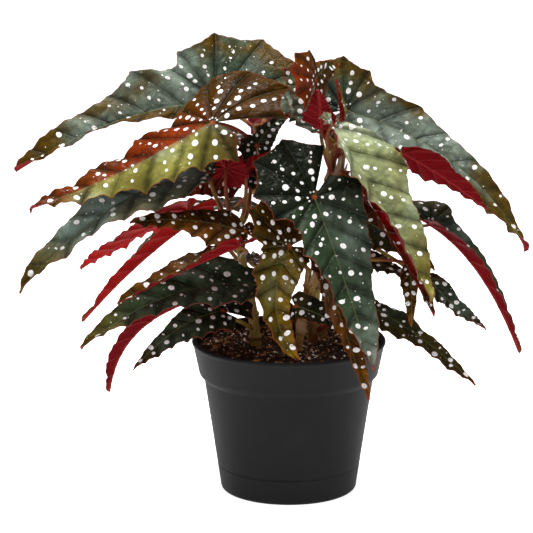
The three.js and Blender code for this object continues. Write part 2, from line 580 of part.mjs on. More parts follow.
// One face of a blade as a grid: columns of both sides, each from the midrib to the margin
function bladeGrid(leaf, seed) {
  const rib = midrib(leaf);
  const rings = leaf.plain ? [0, 1] : [0, MIDDLE_RING, 1];
  const sides = [
    { wing: WIDE_WING, reach: WIDE_REACH, sign: 1 },
    { wing: NARROW_WING, reach: NARROW_REACH, sign: -1 },
  ];
  const corners = [];
  const triangles = [];
  const spine = new Map();
  const spineCorner = (start) => {
    const key = Math.round(start * 1000);
    if (!spine.has(key)) {
      spine.set(key, corners.length);
      corners.push(onBlade(leaf, rib, start, 0, 0));
    }
    return spine.get(key);
  };
  const margins = sides.map(({ wing, reach, sign }, which) => {
    const spread = sign > 0 ? leaf.broad ?? 1 : leaf.slim ?? 1;
    const swing = sign > 0 ? leaf.swing ?? 0 : 0;
    const wingScale = (leaf.wing ?? 1) * (sign > 0 ? 1 : spread);
    const points = outline(wing, reach, leaf.girth ?? 1, wingScale, spread, swing);
    const columns = [];
    for (let half = 0; half <= 2 * (points.length - 1); half += 1) {
      const column = half / 2;
      const i = Math.min(Math.floor(column), points.length - 2);
      const before = points[Math.max(i - 1, 0)];
      const after = points[Math.min(i + 2, points.length - 1)];
      const t = column - i;
      const curved = (axis) => catmull(before[axis], points[i][axis], points[i + 1][axis], after[axis], t);
      const start = columnStart(wing, column);
      const between = t * (1 - t) * 4;
      const reachShare = 1 - MARGIN_DENT * between;
      const end = new THREE.Vector2(start + (curved('x') - start) * reachShare, curved('y') * reachShare);
      const tooth = (k) => 2 * chance(seed + 7 * which, k) - 1;
      const wave = leaf.ruffle * (THREE.MathUtils.lerp(tooth(i), tooth(i + 1), t) + SCALLOP * between);
      const last = half === 2 * (points.length - 1);
      const inner = spineCorner(start);
      const cells = [inner];
      for (const q of rings.slice(1)) {
        if (last) {
          cells.push(inner);
        } else {
          const a = THREE.MathUtils.lerp(start, end.x, q);
          const b = end.y * q * sign;
          cells.push(corners.length);
          corners.push(onBlade(leaf, rib, a, b, wave * q * q));
        }
      }
      columns.push(cells);
    }
    for (let j = 0; j < columns.length - 1; j += 1) {
      for (let r = 0; r < rings.length - 1; r += 1) {
        const quad = [columns[j][r], columns[j][r + 1], columns[j + 1][r + 1], columns[j + 1][r]];
        const faces = [[quad[0], quad[1], quad[2]], [quad[0], quad[2], quad[3]]];
        for (const face of faces) {
          if (new Set(face).size === 3) {
            triangles.push(sign * leaf.wide > 0 ? face.slice().reverse() : face);
          }
        }
      }
    }
    return columns;
  });
  const [wide, narrow] = margins;
  const loop = wide[0].slice(1).concat(wide.slice(1).map((cells) => cells.at(-1)));
  const back = narrow[0].slice(1).concat(narrow.slice(1).map((cells) => cells.at(-1)));
  const border = [spineCorner(0), ...loop, ...back.slice(0, -1).reverse()];
  return { corners, triangles, border, rib };
}

function catmull(p0, p1, p2, p3, t) {
  const t2 = t * t;
  const t3 = t2 * t;
  return 0.5 * (2 * p1 + (p2 - p0) * t + (2 * p0 - 5 * p1 + 4 * p2 - p3) * t2 + (3 * p1 - p0 - 3 * p2 + p3) * t3);
}

// Leaf: the blade's two faces and rim, joined to its stalk, whose foot is cut to sit round the cane
function leafGeometry(leaf, seed) {
  const { corners, triangles, border, rib } = bladeGrid(leaf, seed);
  const middle = geometryOf(corners, triangles);
  middle.computeVertexNormals();
  const normals = middle.attributes.normal;
  const solid = [];
  for (const side of [1, -1]) {
    corners.forEach((corner, i) => {
      const normal = new THREE.Vector3().fromBufferAttribute(normals, i);
      solid.push(corner.clone().addScaledVector(normal, (side * BLADE_THICKNESS) / 2));
    });
  }
  const shift = corners.length;
  const faces = triangles.map((face) => face.slice());
  triangles.forEach((face) => faces.push(face.map((corner) => corner + shift).reverse()));
  border.forEach((corner, i) => {
    const next = border[(i + 1) % border.length];
    const rim = [[corner, corner + shift, next + shift], [corner, next + shift, next]];
    rim.forEach((face) => faces.push(leaf.wide > 0 ? face.slice().reverse() : face));
  });
  const blade = solidOf(geometryOf(solid, faces));
  const whole = blade.add(solidOf(stalkGeometry(leaf, rib)));
  return geometryFrom(whole.subtract(caneTube(CANES[leaf.cane], GAP)));
}

// Stalk: from its cane up and out to the underside of the blade
function stalkGeometry(leaf, rib) {
  const cane = CANES[leaf.cane];
  const root = caneCurve(cane).getPointAt(leaf.joint);
  const end = onBlade(leaf, rib, 0, 0, -STALK_SINK);
  const below = onBlade(leaf, rib, 0, 0, -1);
  const down = below.sub(end).normalize();
  const backwards = rib.curve.getTangentAt(0).negate();
  const outward = end.clone().sub(root).setZ(0).normalize();
  const reach = end.distanceTo(root);
  const rise = THREE.MathUtils.degToRad(STALK_RISE);
  const leave = outward.clone().multiplyScalar(Math.cos(rise)).addScaledVector(UP, Math.sin(rise));
  const start = root.clone().addScaledVector(outward, caneRadius(cane, leaf.joint) * STALK_SEAT);
  const nearRoot = start.clone().addScaledVector(leave, reach * FOOT_PULL);
  const nearBlade = end.clone().addScaledVector(down, reach * HEAD_PULL);
  nearBlade.addScaledVector(backwards, reach * (leaf.lean ?? STALK_LEAN));
  const curve = new THREE.CubicBezierCurve3(start, nearRoot, nearBlade, end);
  const points = curve.getPoints(STALK_STEPS);
  const radii = points.map((point, i) => STALK_RADIUS * (STALK_FOOT_SWELL - (STALK_TAPER * i) / STALK_STEPS));
  return tube(points, radii, STALK_SIDES);
}

const group = new THREE.Group();
group.add(mesh('pot', potGeometry(), 0x35383b, 0.6));
group.add(mesh('soil', soilGeometry(CANES), 0x2a1c14, 0.95));
for (const [name, cane] of Object.entries(CANES)) {
  group.add(mesh(`cane_${name}`, caneGeometry(cane), 0x7a5a2c, 0.5));
}
Object.entries(LEAVES).forEach(([name, leaf], seed) => {
  group.add(mesh(`leaf_${name}`, leafGeometry(leaf, seed), leaf.colour, 0.4));
});

export default group;
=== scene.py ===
# %% [markdown]
# # A polka dot begonia in a nursery pot
#
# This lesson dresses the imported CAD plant. The CAD model has the true sizes, and every piece made here lies
# on it, in metres, with +Z up and the front towards -Y. The order is: camera and light, a small helper for
# shader maths, the finishes, the leaves, the canes, the soil and the pot.

import json
import math

import bpy
import numpy as np
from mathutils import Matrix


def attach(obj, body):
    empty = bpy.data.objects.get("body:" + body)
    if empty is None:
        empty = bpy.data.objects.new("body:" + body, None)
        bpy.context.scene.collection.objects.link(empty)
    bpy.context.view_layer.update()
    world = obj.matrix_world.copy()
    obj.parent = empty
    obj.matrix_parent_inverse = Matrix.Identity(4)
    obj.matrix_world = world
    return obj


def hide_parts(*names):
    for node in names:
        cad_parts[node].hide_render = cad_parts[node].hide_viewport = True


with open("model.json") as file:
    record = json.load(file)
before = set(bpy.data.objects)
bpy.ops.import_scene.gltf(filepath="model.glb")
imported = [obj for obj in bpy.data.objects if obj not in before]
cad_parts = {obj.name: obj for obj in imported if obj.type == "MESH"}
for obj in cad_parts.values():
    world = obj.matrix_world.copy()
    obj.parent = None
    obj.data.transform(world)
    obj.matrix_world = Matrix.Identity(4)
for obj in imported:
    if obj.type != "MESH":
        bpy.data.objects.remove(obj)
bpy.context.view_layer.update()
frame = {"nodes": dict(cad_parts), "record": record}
MM = 0.001
print("CAD nodes:", len(frame["nodes"]))

# %% [markdown]
# ## Camera, floor and light
#
# A photographer stands far back with a long lens, so the pot's sides stay almost parallel. The camera looks
# down by 13.5 degrees, which shows the soil through the rim as a narrow oval. The lens length follows from
# the distance and the size of the picture, and it was found by fitting the rim and the foot of the pot.

# %% Camera
CAMERA_DISTANCE = 2.8
CAMERA_DROP = math.radians(13.5)
LENS = 216.9
AIM = np.array([-0.01953, 0.0, 0.1996])
camera_data = bpy.data.cameras.new("camera")
camera_data.sensor_width = 36.0
camera_data.lens = LENS
camera = bpy.data.objects.new("camera", camera_data)
toward = np.array([0.0, math.cos(CAMERA_DROP), -math.sin(CAMERA_DROP)])
camera.location = AIM - toward * CAMERA_DISTANCE
camera.rotation_euler = (math.pi / 2 - CAMERA_DROP, 0.0, 0.0)
bpy.context.scene.collection.objects.link(camera)
bpy.context.scene.camera = camera
print("camera at", [round(v, 3) for v in camera.location])

# %% [markdown]
# A softbox is an area light. A wide one above and behind the plant gives leaves a little sheen, as a
# window would, and weaker ones at the front and the sides keep the shaded leaves readable; most of the
# leaves' pale sheen is painted into their colour. The world is white but dim, so the shadows stay soft and
# the dark leaves deep. The floor glows a little, as a lit white sweep does.

# %% Lights
LIGHT_AIM = np.array([0.0, 0.0, 0.25])
WORLD_STRENGTH = 0.14


def softbox(name, place, size, watts):
    """An area light at a place in metres, turned towards the middle of the plant."""
    data = bpy.data.lights.new(name, "AREA")
    data.shape = "RECTANGLE"
    data.size, data.size_y = size
    data.energy = watts
    light = bpy.data.objects.new(name, data)
    light.location = place
    aim = LIGHT_AIM - np.array(place)
    flat = math.hypot(aim[0], aim[1])
    light.rotation_euler = (math.pi / 2 + math.atan2(aim[2], flat), 0.0, math.atan2(-aim[0], aim[1]))
    bpy.context.scene.collection.objects.link(light)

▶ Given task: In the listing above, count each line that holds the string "names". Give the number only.

▶ Result: 2